What is to be transcribed is the run of lines opening with the one that has "tube = tube_end()" and closing with the one that has "if empty is", and only that run, exactly.

-- start --

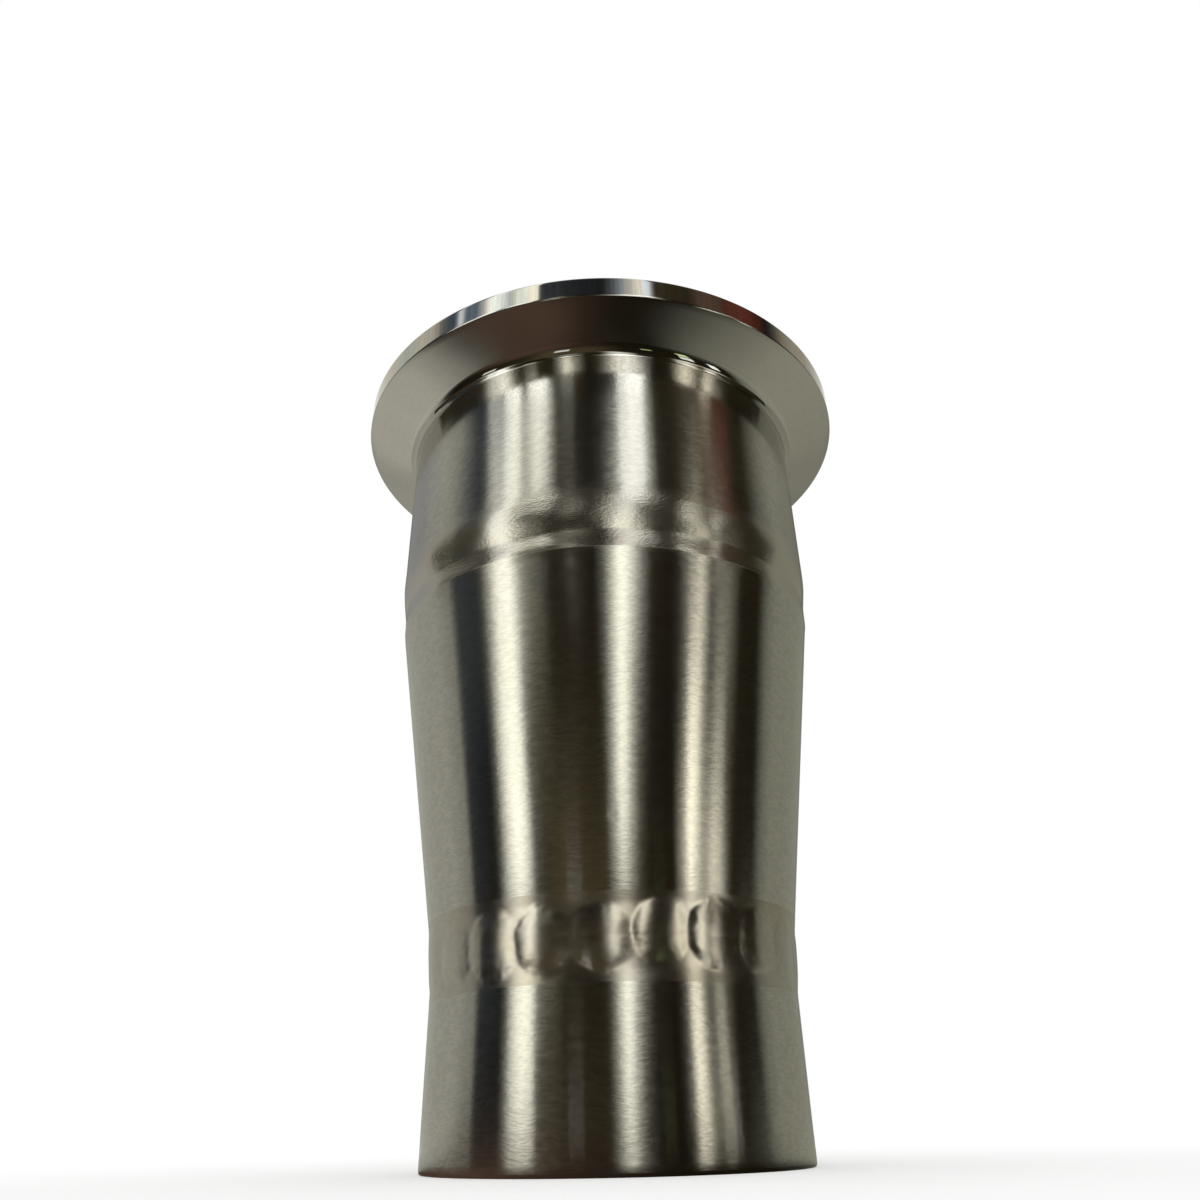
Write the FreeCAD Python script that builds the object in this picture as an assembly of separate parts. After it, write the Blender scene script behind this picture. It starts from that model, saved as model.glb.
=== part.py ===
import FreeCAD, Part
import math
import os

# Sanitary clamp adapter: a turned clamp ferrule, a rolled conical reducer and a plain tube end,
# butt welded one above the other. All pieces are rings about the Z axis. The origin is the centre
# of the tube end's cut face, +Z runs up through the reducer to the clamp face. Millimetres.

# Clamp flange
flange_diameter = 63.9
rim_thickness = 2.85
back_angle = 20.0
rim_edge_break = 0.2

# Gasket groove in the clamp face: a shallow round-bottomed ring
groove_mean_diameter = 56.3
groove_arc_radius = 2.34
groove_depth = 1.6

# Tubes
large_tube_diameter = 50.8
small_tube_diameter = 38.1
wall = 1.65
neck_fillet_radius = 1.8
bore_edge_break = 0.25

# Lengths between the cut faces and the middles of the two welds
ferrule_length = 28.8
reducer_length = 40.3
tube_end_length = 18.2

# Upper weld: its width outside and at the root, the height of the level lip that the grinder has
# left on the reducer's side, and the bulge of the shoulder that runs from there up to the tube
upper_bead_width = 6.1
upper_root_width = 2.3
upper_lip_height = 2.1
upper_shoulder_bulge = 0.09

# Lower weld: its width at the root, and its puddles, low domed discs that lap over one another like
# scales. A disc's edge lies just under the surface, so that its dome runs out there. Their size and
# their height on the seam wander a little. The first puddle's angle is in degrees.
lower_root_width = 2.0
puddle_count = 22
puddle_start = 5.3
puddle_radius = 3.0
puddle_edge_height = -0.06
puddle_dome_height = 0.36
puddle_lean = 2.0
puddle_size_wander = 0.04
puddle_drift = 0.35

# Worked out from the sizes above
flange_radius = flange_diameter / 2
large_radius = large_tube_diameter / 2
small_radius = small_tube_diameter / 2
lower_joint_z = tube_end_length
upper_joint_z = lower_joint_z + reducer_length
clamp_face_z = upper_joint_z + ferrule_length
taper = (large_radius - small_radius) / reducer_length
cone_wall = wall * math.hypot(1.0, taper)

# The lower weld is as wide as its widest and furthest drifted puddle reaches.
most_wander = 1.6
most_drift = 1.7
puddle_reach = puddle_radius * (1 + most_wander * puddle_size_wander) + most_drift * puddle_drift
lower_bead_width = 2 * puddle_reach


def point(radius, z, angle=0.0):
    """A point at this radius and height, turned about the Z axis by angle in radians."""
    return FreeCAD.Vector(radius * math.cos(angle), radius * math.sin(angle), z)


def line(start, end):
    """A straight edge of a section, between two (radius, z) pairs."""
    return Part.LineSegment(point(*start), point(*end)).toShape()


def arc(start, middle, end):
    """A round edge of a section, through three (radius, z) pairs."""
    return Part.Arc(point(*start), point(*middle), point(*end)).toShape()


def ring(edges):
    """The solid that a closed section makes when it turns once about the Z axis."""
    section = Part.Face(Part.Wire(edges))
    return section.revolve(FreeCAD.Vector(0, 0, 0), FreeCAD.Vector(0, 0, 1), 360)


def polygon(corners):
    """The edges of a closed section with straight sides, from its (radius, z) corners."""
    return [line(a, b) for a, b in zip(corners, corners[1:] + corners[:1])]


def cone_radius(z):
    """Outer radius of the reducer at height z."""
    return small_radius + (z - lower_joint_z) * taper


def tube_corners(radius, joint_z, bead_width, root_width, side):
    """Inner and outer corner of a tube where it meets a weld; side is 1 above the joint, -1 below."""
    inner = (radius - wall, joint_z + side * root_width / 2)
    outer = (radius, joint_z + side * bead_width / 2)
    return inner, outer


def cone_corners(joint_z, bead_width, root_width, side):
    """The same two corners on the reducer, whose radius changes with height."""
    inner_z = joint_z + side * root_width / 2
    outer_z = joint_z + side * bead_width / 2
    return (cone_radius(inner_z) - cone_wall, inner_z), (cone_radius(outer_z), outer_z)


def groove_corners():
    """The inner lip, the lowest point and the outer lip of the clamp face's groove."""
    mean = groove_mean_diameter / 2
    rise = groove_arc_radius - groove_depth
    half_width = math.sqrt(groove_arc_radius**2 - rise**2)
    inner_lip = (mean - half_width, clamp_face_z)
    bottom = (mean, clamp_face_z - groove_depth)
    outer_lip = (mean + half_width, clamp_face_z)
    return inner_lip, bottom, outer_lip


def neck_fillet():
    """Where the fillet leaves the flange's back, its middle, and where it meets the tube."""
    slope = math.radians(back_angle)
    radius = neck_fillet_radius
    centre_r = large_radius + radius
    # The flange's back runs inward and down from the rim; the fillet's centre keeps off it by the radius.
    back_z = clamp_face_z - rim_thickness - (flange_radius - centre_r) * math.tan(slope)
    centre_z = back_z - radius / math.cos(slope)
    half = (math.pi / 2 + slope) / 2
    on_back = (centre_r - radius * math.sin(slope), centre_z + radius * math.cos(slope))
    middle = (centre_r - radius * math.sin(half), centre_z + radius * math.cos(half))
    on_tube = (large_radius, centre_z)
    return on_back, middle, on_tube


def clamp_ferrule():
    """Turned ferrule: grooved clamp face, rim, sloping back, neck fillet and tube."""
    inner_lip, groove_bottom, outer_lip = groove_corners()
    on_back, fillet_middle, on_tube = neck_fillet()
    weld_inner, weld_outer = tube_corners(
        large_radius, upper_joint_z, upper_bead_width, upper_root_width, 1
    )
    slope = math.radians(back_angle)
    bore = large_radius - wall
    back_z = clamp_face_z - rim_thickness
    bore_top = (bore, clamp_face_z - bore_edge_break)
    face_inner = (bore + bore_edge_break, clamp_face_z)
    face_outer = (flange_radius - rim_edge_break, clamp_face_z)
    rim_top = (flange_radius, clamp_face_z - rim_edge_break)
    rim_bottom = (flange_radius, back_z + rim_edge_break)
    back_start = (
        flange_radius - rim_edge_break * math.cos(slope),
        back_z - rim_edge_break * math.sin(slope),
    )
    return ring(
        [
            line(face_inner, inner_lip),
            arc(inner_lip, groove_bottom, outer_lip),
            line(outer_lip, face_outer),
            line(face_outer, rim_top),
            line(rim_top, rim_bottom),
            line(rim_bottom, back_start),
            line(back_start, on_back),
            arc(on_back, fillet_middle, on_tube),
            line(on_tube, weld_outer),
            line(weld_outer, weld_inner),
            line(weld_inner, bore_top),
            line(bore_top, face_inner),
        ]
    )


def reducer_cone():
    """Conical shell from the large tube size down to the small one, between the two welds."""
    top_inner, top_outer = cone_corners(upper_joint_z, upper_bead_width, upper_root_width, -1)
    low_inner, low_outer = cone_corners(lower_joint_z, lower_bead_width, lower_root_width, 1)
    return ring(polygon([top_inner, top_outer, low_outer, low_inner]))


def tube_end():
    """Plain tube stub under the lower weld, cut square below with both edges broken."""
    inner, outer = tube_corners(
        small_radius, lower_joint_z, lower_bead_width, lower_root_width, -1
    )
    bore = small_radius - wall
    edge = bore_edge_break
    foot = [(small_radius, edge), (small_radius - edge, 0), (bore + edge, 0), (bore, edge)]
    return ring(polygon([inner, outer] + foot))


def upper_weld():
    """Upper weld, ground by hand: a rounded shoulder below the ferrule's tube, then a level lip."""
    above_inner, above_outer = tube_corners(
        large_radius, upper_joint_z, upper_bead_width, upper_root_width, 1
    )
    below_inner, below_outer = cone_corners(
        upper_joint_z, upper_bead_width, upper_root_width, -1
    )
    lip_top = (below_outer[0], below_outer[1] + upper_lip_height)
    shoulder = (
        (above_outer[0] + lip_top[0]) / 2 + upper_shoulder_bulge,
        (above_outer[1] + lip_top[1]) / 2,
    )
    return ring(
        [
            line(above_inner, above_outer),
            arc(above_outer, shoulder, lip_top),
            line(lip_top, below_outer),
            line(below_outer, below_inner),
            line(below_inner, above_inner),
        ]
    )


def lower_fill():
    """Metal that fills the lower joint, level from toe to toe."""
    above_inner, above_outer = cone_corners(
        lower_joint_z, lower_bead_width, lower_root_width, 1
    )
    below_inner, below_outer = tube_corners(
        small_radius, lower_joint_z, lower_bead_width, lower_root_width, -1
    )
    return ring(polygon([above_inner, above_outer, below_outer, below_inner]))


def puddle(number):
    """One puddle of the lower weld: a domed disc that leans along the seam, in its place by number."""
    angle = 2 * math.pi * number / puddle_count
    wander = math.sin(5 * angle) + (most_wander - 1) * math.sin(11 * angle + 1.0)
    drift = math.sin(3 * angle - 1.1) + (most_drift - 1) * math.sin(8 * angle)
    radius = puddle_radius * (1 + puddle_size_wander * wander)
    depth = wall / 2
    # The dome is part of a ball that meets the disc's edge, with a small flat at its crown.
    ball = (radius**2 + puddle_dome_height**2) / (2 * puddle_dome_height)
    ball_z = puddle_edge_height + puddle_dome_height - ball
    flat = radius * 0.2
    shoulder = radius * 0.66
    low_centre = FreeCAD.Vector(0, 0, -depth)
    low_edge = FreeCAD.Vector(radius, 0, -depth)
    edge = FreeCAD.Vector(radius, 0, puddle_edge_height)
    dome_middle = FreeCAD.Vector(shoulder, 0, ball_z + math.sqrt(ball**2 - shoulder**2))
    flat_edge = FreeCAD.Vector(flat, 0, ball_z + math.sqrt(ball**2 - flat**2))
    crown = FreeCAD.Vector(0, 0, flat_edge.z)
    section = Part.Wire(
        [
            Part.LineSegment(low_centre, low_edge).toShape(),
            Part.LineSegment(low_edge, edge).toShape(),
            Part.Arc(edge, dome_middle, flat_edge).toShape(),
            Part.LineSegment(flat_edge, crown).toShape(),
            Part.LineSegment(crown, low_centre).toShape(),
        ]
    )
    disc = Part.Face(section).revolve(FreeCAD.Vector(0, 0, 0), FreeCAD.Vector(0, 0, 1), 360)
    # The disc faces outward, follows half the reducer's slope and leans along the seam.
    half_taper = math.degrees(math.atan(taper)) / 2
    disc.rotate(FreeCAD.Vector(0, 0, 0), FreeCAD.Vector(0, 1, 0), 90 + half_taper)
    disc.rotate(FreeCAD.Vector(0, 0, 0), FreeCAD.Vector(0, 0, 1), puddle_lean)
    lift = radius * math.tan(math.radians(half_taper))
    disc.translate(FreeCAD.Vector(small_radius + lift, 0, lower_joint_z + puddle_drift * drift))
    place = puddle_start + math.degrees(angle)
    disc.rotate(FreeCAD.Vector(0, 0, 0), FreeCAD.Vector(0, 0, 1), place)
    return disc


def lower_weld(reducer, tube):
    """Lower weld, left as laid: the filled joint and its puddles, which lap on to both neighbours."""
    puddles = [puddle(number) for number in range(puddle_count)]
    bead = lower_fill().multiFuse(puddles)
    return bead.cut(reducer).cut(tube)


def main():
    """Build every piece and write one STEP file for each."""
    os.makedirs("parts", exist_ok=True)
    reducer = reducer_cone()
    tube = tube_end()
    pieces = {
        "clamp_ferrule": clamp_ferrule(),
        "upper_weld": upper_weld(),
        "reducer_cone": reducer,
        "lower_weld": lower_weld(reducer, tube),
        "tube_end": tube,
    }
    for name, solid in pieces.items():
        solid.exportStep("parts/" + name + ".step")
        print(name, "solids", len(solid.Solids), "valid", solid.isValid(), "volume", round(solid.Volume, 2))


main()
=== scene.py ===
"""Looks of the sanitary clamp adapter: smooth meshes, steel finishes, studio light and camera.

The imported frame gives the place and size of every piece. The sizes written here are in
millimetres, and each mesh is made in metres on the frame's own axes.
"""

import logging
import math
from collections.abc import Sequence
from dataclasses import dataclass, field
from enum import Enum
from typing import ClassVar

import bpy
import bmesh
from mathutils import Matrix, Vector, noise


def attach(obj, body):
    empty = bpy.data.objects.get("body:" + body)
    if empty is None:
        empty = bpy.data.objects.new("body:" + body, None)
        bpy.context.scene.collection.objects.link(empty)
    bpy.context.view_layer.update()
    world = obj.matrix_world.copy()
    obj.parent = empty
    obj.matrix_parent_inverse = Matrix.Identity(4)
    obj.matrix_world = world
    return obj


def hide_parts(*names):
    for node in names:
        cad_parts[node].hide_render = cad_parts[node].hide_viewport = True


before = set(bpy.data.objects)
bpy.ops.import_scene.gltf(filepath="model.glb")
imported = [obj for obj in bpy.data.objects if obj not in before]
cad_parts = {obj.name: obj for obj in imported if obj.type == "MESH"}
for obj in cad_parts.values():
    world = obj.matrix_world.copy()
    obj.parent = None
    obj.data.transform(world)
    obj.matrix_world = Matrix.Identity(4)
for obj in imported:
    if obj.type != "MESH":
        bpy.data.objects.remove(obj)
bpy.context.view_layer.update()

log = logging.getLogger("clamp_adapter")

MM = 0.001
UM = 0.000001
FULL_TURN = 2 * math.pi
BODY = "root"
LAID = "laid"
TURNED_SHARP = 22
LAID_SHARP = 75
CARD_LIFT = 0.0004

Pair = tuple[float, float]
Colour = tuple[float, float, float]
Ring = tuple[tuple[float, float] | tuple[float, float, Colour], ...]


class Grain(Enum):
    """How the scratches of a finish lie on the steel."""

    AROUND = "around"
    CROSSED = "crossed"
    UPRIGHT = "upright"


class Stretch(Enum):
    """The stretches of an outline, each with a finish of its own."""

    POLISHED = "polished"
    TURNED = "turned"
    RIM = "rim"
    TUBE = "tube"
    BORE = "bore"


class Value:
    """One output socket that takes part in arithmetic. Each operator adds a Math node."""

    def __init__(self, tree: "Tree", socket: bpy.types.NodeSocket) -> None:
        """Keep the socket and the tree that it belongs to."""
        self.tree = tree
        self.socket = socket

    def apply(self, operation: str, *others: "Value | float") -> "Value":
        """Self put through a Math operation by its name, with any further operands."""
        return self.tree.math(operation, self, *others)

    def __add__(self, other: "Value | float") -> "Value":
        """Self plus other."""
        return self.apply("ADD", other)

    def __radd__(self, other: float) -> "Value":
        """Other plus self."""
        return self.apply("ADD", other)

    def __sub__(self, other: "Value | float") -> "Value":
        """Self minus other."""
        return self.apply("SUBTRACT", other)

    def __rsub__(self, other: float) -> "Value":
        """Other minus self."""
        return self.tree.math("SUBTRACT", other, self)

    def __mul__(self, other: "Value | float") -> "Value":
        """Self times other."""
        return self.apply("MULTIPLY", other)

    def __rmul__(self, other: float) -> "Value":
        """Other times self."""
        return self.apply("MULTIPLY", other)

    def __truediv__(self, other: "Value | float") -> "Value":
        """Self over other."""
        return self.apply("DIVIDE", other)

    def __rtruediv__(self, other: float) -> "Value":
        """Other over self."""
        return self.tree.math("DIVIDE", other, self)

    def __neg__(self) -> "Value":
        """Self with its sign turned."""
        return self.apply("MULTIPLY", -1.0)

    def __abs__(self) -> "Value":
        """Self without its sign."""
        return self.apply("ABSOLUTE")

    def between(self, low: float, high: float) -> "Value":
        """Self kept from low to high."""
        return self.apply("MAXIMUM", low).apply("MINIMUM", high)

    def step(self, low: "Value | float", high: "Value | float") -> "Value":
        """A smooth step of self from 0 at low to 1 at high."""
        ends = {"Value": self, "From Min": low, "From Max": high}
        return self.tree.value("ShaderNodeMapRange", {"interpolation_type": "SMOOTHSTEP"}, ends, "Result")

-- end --

## CORRECT RESPONSE
    tube = tube_end()
    pieces = {
        "clamp_ferrule": clamp_ferrule(),
        "upper_weld": upper_weld(),
        "reducer_cone": reducer,
        "lower_weld": lower_weld(reducer, tube),
        "tube_end": tube,
    }
    for name, solid in pieces.items():
        solid.exportStep("parts/" + name + ".step")
        print(name, "solids", len(solid.Solids), "valid", solid.isValid(), "volume", round(solid.Volume, 2))


main()
=== scene.py ===
"""Looks of the sanitary clamp adapter: smooth meshes, steel finishes, studio light and camera.

The imported frame gives the place and size of every piece. The sizes written here are in
millimetres, and each mesh is made in metres on the frame's own axes.
"""

import logging
import math
from collections.abc import Sequence
from dataclasses import dataclass, field
from enum import Enum
from typing import ClassVar

import bpy
import bmesh
from mathutils import Matrix, Vector, noise


def attach(obj, body):
    empty = bpy.data.objects.get("body:" + body)
    if empty is None:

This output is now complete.